Thursday, July 28, 2011

19 IMAGES FROM THE 19th CENTURY: PART 10 - Jesus Mocked by the Soldiers

Title: Jesus Mocked by the Soldiers
Artist: Edouard Manet
Medium: Oil on board
Size: 190.82 x 148.27 cm
Date: 1865
Location: The Art Institute of Chicago.

19 IMAGES FROM THE 19th CENTURY: PART 10

Mark 15:16-18 The soldiers took Jesus into the governor's palace (called the Praetorium) and called all the other soldiers together. They put a purple robe on Jesus and used thorny branches to make a crown for his head. They began to call out to him, "Hail, King of the Jews!"
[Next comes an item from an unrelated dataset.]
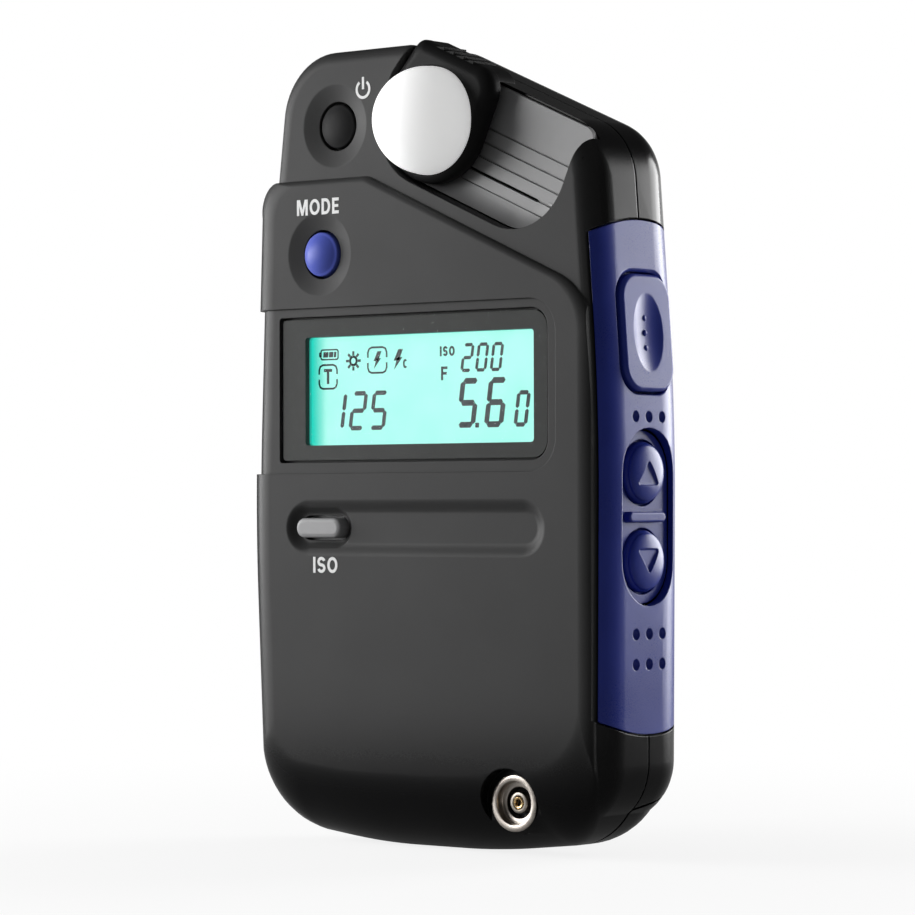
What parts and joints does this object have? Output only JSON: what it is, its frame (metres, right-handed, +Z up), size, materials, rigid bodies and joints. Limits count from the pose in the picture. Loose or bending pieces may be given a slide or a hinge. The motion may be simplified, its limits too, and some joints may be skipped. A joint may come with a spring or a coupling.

Manet depicts the moment when Christ’s captors mock the “king of the Jews” by crowning him with thorns and covering him with a purple robe. Unlike more traditional academic religious painting that portrays Jesus as a divine, other-worldly being, the figure here is not idealized. Jesus is depicted as human and vulnerable, awkwardly posed and un-heroic in demeanor. In fact, it is the soldiers themselves who reveal Christ’s divinity to the viewer. Far from being the torturers whose violent gestures populate art history, these are men who seem almost stunned in the presence of Christ. The torturer with the rod kneels in homage more than he readies himself for his cruel task; the fur-clad figure at the right holds Christ's cloak as if it were a royal robe. Because of its decidedly rebellious presentation of the subject, Jesus Mocked by the Soldiers was received at the 1865 Salon with an outburst of negative criticism.

Édouard Manet (January 1832 – April 1883) was a French painter. As one of the first 19th-century artists to approach modern-life subjects, he was a pivotal figure in the transition from Realism to Impressionism. His early masterworks, The Luncheon on the Grass (Le déjeuner sur l'herbe) and Olympia, engendered great controversy and served as rallying points for the young painters who would create Impressionism. Today, these are considered watershed paintings that mark the genesis of modern art. Although his own work influenced and anticipated the Impressionist style, he resisted involvement in Impressionist exhibitions, partly because he did not wish to be seen as the representative of a group identity, and partly because he preferred to exhibit at the Salon.